An article from the ‘Salisbury Journal’ of October 7 1949 described the new murals thus:

“One of the features of the renovation and redecoration of Salisbury Infirmary – and perhaps the most popular among the nursing staff – is the series of mural paintings in the spacious staff dining hall, which is now provided with the latest equipment. Six murals – two of which are 12 feet long and 8 feet high – represent the road between Old and New Sarum in the early 15th Century. They are the work of Mr Alfred Overton, the artist, of Exeter Street, Salisbury. Painted in oils, the murals lend an attractive air to the dining hall and were visualised as a form of decoration by the former Management Committee in 1947. On one side of the dining hall a mural shows Old Sarum in the background, with an early 15th-century wagon trundling along the road carrying passengers to New Sarum. Smaller panels on each side depict a labourer with a scythe and nobles practising archery.The journey is continued in the main panel on the other side of the hall, which shows a number of horsemen and people on foot making toward New Sarum across typical downland, with a village in the background. A minstrel plays a lute by the side of the highway. In another panel Mr Overton has painted a group of mounted knights looking down at New Sarum, with the cathedral in the background.

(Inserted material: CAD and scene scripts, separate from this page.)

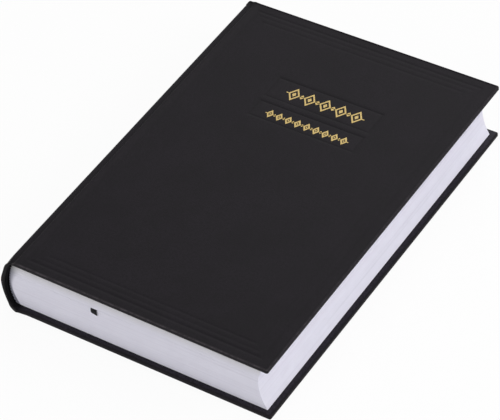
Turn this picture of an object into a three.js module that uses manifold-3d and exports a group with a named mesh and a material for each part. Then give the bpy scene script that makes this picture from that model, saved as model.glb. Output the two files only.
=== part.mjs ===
// A hardcover cash book with a rounded spine, closed, lying on its back cover.
// Millimetres, +Z up. X runs from the spine to the fore edge, Y from the tail to the head.
// The shapes are drawn with x = 0 at the outermost line of the spine, and the whole book is then
// moved so that the origin lies under the middle of it, on the table.
import * as THREE from "three";
import { mergeVertices } from "three/addons/utils/BufferGeometryUtils.js";
import Module from "manifold-3d";

const manifold = await Module();
manifold.setup();

// The book as a whole
const BOOK_WIDTH = 175.6;
const BOOK_HEIGHT = 251;
const BOOK_THICKNESS = 39.2;
const MIDDLE_Z = BOOK_THICKNESS / 2;
const HALF_HEIGHT = BOOK_HEIGHT / 2;

// The leaves
const LEAF_WIDTH = 165;
const LEAF_HEIGHT = 245;
const HALF_LEAF = LEAF_HEIGHT / 2;
const PAPER = 0.12;

// The covers: board between two layers of cloth
const COVER = 2.7;
const CLOTH = 0.35;
const FIT = 0.03;
const EDGE_BEVEL = 0.3;
const TURN_IN = 15.5;
const PASTEDOWN_MARGIN = 4;
const BOARD_SPINE_X = 10.3;
const INNER_TOP = BOOK_THICKNESS - COVER;

// The hinges of covers and leaves
const COVER_HINGE_X = 4.2;
const LEAF_HINGE_X = 10.5;
const HINGE_GAP = 0.3;
const JOINT_CLOTH = 0.45;
const JOINT_SLOPE_X = 9.3;

// The rounded spine: arcs about one centre, given by how far they lie outside the block
const BLOCK_RADIUS = 35.6;
const SPINE_WALL = 3;
const ARC_CENTRE_X = BLOCK_RADIUS + SPINE_WALL;
const ARC_STEPS = 14;
const STRIP_INSIDE = 1.65;
const STRIP_OUTSIDE = 2.55;
const SPINE_CLOTH_INSIDE = 2.6;
const SPINE_TURN_IN_INSIDE = 1.25;
const SPINE_TURN_IN_OUTSIDE = 1.6;
const SPINE_TURN_IN = 11.5;
const SPINE_CLOTH_END = 3.5;
const SPINE_STRIP_END = 3.7;
const LINING_INSIDE = 1;
const LINING_OUTSIDE = 1.2;
const LINING_HALF = 112;
const MULL_INSIDE = 0.75;
const MULL_OUTSIDE = 0.95;
const MULL_HALF = 114;
const LINING_END = 3.9;

// The sewing
const TAPE_INSIDE = 0.05;
const TAPE_OUTSIDE = 0.25;
const TAPE_WIDTH = 12;
const TAPE_PLACES = [-72, 0, 72];
const THREAD_RADIUS = 0.2;
const THREAD_LOW = 0.3;
const THREAD_OVER_TAPE = 0.5;
const THREAD_END = 104;
const THREAD_STEP = 1.5;

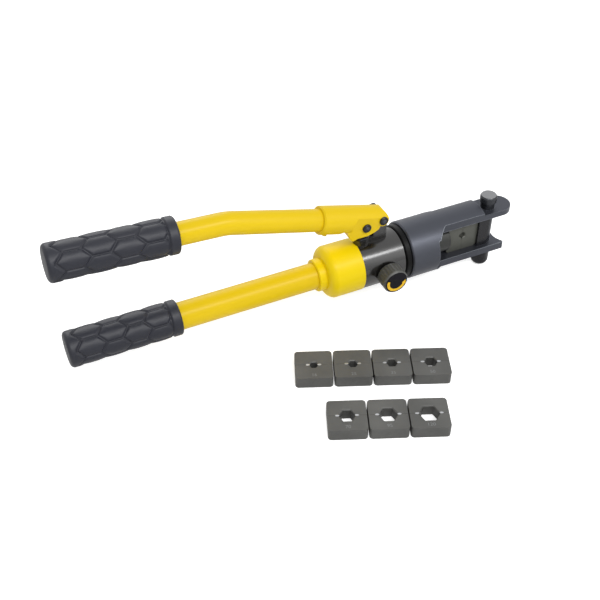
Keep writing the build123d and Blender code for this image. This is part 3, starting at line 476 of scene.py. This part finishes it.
def grip_radii(x, angle, span, grip):
    """Skin radius of a grip at each place along and round it."""
    level = np.full(x.shape, grip.radius)
    level -= fall(np.clip(grip.end_round - x, 0, grip.end_round), grip.end_round)
    level -= fall(np.clip(x - (span - grip.mouth_round), 0, grip.mouth_round), grip.mouth_round)
    border, on_pad = pad_border(x, angle, grip.end_cap, span - grip.collar, grip)
    rise = np.clip(border / grip.groove, 0, 1)
    rise = rise * rise * (3 - 2 * rise)
    crown = np.clip(1 - border / (CROWN_REACH * grip.groove), 0, 1) ** 2 * on_pad
    return level - grip.relief * (1 - rise) - grip.crown * crown


def make_grip(node, body, span, slope, bore, grip):
    """Rubber grip with rounded hexagon pads, in place of the plain one."""
    end = grip.end_round * (1 - np.cos(np.linspace(END_START, math.pi / 2, END_RINGS)))
    run = np.linspace(grip.end_round, span - grip.mouth_round, SKIN_RINGS)[1:]
    mouth = grip.mouth_round * np.sin(np.linspace(MOUTH_START, math.pi / 2, MOUTH_RINGS))
    along = np.concatenate([end, run, span - grip.mouth_round + mouth])
    angles = np.linspace(0, 2 * math.pi, SKIN_POINTS, endpoint=False)
    x, angle = np.meshgrid(along, angles, indexing="ij")
    radius = grip_radii(x, angle, span, grip)
    bore_x = np.array([span, grip.end_wall])
    x = np.vstack([x, np.repeat(bore_x[:, None], SKIN_POINTS, axis=1)])
    radius = np.vstack([radius, np.full((2, SKIN_POINTS), bore)])
    angle = np.vstack([angle, angle[:2]])
    out = Vector((math.cos(slope), 0, -math.sin(slope)))
    up = Vector((math.sin(slope), 0, math.cos(slope)))
    origin = middle(node) - out * (span / 2)
    rings = (np.array(origin) + x[..., None] * np.array(out)
             + (radius * np.cos(angle))[..., None] * np.array(up)
             + (radius * np.sin(angle))[..., None] * np.array((0, 1, 0)))
    mesh = rings_to_mesh(node + "_pads", rings, origin, origin + out * grip.end_wall)
    piece = put(node + "_pads", mesh, body, "grip_rubber")
    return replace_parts(piece, node)


# Buttons and beads, grown by Geometry Nodes

BUTTON_SEGMENTS = 24
BEAD_SIDES = 8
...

The knights are emblazoned with the arms of Radnor, Pembroke and Feversham. The panel on the other side of the centre mural shows a hawking party of nobles and their ladies. With the arms of Queensberry included on the uniform of foot soldiers in the panel depicting Old Sarum, Mr Overton has provided a reminder of the history attached to the names of Radnor, Pembroke, Feversham and Queensberry given to wards in the Infirmary. In addition to the panels that are 12 feet long, two others are 8 feet long and the remaining two, 3 feet long. They are set against walls painted in shades of grey, cream and white. The newly decorated dining hall was reopened last week.”